What you've done convinced me to change a project, 'Sting in the Lotus,' cheerfully trashing dollops of screenplay. I lay no unique claim to understanding what you sing, except feeling we're on similar wavelengths, such as I've never known with a "stranger", woman or man.
My "open letter" is largely done. You need time and light and space and air and freedom, above all freedom to give out more of who you are. Tonight, it feels wise to ask you first. All being well, may I soon publish what I'd like to tell the person I believe I've "met", often looking into a mirror, perhaps as others do, that we're on the same road for a while?
It's no love letter, no fan letter, more a very strong feeling of recognition and that when I read your online journal, this will deepen. It is a risk -- one that gets shorter with each word I write now. I use too many still myself. The film, as is or maybe was, goes places words don't. So, often, does what you do.
"Overthinking," you say, "gets you nowhere."
Hence I call it "fuckinfilosofy," usually to be inflicted on those who ask.
We may never meet. That's fine and beside the point.
I think we already did; part of a pattern, beyond dreams, however "perfect", and I don't want to push you. If I'm right, you seem to break a few "laws" of physics!
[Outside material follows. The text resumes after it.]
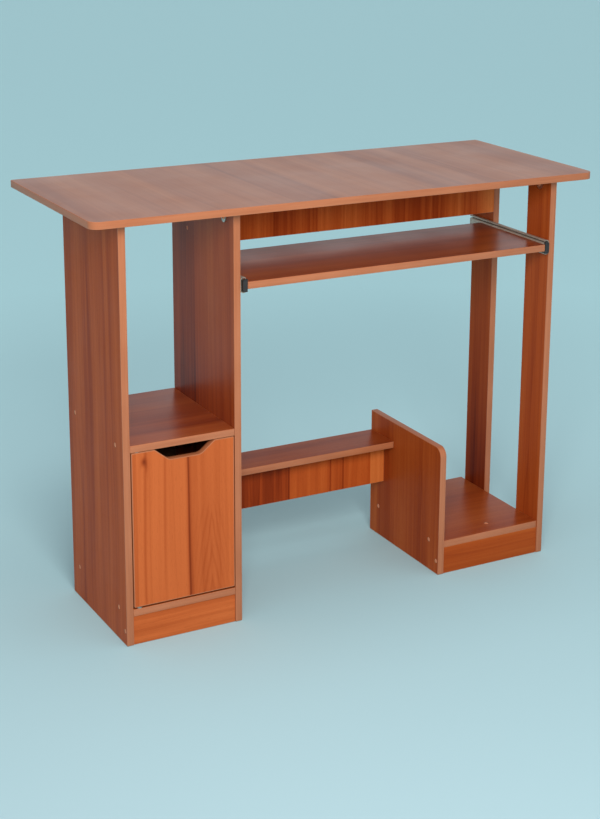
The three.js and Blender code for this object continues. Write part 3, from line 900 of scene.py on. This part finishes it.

You know about those. I'd tease you, as I do most people. And I's tell you and others about a big law of physics scientists recently decided may not work any more.
Maybe you already know.
I think we have stuff to share, often with others as well, because it's fun and interesting and it's where we're going. Before I go any further in public, I should ask you, one busy person to another, if that's cool?
Say "No" and I won't. Say "Keep it private -- and short!", I shall. Say, "Shut up, Nick," I shall. Anyone's allowed to do that, especially between friends.
Now your music has made of you a friend, I'll cheat.
Before going on, I'll add one more brief paragraph. In private. It may help you make up your mind, but the choice can only be yours.
Nick
(To be continued. Or not. "Pursued" is not the word, that's not on.)